Tuesday, February 4, 2020



Dividends are now taxed !!!!

Mutual fund schemes do not pay ANY KIND OF TAXES including Dividend Taxes.
So, for a Highest Tax Bracket individual, its better to own a Mutual Fund than a Direct Equity.

The Dividends in the hands of investors was TAX FREE (upto Rs.10 lakhs in case of Direct Equities and UNLIMITED in case of Mutual funds)
But the Union Budget of 2020 has changed the dynamics.

The companies which earlier used to pay Tax on Dividends are no longer require to pay the same and instead the Dividends that are received in the hands of investors are taxed ACCORDING TO THE TAX SLAB OF THE INDIVIDUAL.

I know of numerous investors whose expenses is taken care solely by the Dividends they receive.

For example, one Mr.SN whom I know since 2002 receives about Rs.55 lakhs of dividend annually.

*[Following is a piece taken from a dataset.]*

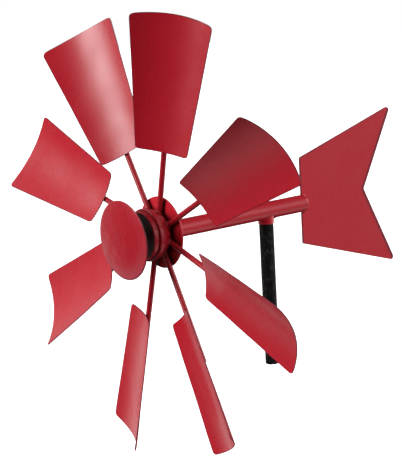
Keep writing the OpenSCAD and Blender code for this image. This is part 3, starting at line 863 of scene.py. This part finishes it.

For him, earlier the entire dividend was TAX FREE.
But, about a couple of years back, the tax was applied for dividend above Rs.10 lakhs...

Now, the entire dividend is TAXED.

Mr.SN, who till as recently as 3 years was paying NIL tax is now required to pay upto 42% TAX (since he comes in the Highest Tax Bracket).
So...out of his 55 lakhs....he is now required to pay Rs.14,43,000 as per the Old Regime.
As per the New Regime his tax outgo would be Rs.14,58,600

3 years back - NIL TAX
last 2 years - Rs.11,31,000 tax
This year onwards - 14,43,000

Now....suddenly his NET income (income in hand) is down by a whopping 30%.
Large enough percentage to stump all financial plans and put his future in jeopardy.

Whats the options for him now?

Well Investing in Mutual Funds which yield him the same percentage of Dividends would be much better option for Mr.SN.

Why ?
Mutual funds that receive Dividends from Companies that they invest in, ensure that the NAV of the fund goes up (NAV = value)

A fund, most preferably a PSU Fund or a Dividend Yield fund, would be a safer and much better option for HNI investors like MR.SN.


Do not invest in Dividend option of a Mutual fund scheme. 
Mutual funds will also deduct 10% TDS before distributing the dividend affecting the overall returns to you.
So, if you are supposed to get a dividend of Say Rs.20,000 the actual amount that will be credited to your bank will be 10% less...that is only Rs.18,000.

Investing in GROWTH option and opting for a Systematic Withdrawal Plan or a Redemption as and when required would be much better option.

So, in the above example, if Mr.SN invests in a Mutual fund GROWTH option and withdraws Rs.55 lakhs, then he would be paying a Tax of Rs.5,40,000 only

INCOME = 55,00,000
Exempted 1,00,000
Net = 54,00,000
10% on this is 5,40,000

Straightaway a huge saving from paying Rs.14,43,000 to just Rs.5,40,000 a saving of more than Rs.9 lakhs.....

Either way.....we have always advocated the GROWTH option as the best option as a Dividend in Mutual fund is YOUR OWN money coming back to you and not profit as such.

Of course, you are encouraged to take the help of a competent Financial Advisor who would guide on the right option.
the ultimate goal is NOT TO SAVE TAXES
BUT TO MAXIMISE RETURNS and have a Peaceful Retirement.